Written instruction — Scan the data below. Pull out each line where "body" occurs.
** begin Provided material **
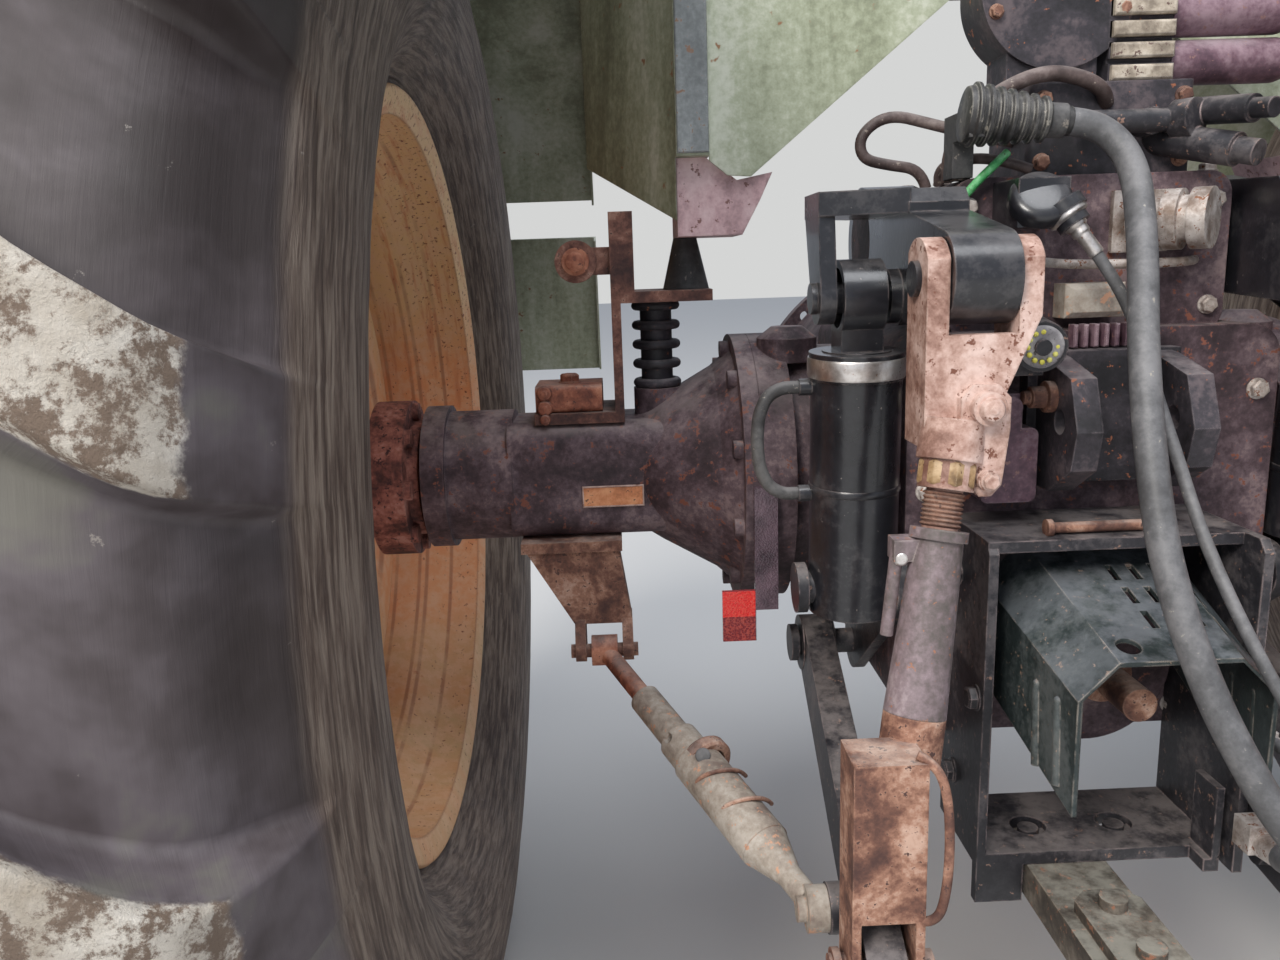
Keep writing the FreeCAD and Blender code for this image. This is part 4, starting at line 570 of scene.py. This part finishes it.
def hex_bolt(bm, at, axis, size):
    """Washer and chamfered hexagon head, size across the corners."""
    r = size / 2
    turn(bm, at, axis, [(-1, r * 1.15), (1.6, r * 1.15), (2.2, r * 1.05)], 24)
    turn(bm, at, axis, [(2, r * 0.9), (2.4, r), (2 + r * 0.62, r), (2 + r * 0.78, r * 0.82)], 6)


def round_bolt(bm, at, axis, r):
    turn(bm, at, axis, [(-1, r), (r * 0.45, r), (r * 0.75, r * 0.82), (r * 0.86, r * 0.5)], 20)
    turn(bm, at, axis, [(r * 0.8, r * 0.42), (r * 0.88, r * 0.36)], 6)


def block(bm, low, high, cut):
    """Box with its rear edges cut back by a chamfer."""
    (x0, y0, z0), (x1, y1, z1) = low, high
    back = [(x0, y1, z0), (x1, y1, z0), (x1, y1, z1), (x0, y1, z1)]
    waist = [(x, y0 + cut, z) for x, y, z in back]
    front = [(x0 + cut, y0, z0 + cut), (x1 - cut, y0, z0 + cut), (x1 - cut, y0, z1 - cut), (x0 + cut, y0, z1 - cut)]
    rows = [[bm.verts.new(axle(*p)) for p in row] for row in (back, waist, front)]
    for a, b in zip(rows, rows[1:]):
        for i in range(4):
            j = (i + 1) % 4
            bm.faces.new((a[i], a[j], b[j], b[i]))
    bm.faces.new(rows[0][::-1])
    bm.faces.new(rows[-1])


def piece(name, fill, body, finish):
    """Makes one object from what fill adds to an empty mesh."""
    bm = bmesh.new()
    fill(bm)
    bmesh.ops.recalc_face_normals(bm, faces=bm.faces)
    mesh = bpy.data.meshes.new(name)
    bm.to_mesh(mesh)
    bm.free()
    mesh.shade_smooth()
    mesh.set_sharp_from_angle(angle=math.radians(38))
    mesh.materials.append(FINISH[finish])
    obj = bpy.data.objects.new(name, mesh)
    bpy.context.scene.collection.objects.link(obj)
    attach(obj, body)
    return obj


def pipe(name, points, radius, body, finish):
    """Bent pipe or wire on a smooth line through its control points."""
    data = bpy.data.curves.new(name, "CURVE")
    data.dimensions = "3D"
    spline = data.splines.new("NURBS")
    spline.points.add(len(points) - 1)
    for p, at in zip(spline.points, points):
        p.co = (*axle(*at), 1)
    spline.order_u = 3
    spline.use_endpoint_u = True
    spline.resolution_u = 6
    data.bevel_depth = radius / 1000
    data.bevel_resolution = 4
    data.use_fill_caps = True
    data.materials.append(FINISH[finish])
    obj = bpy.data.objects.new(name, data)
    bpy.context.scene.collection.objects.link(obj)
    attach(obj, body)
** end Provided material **
Solved exercise —
def piece(name, fill, body, finish):
    attach(obj, body)
def pipe(name, points, radius, body, finish):
    attach(obj, body)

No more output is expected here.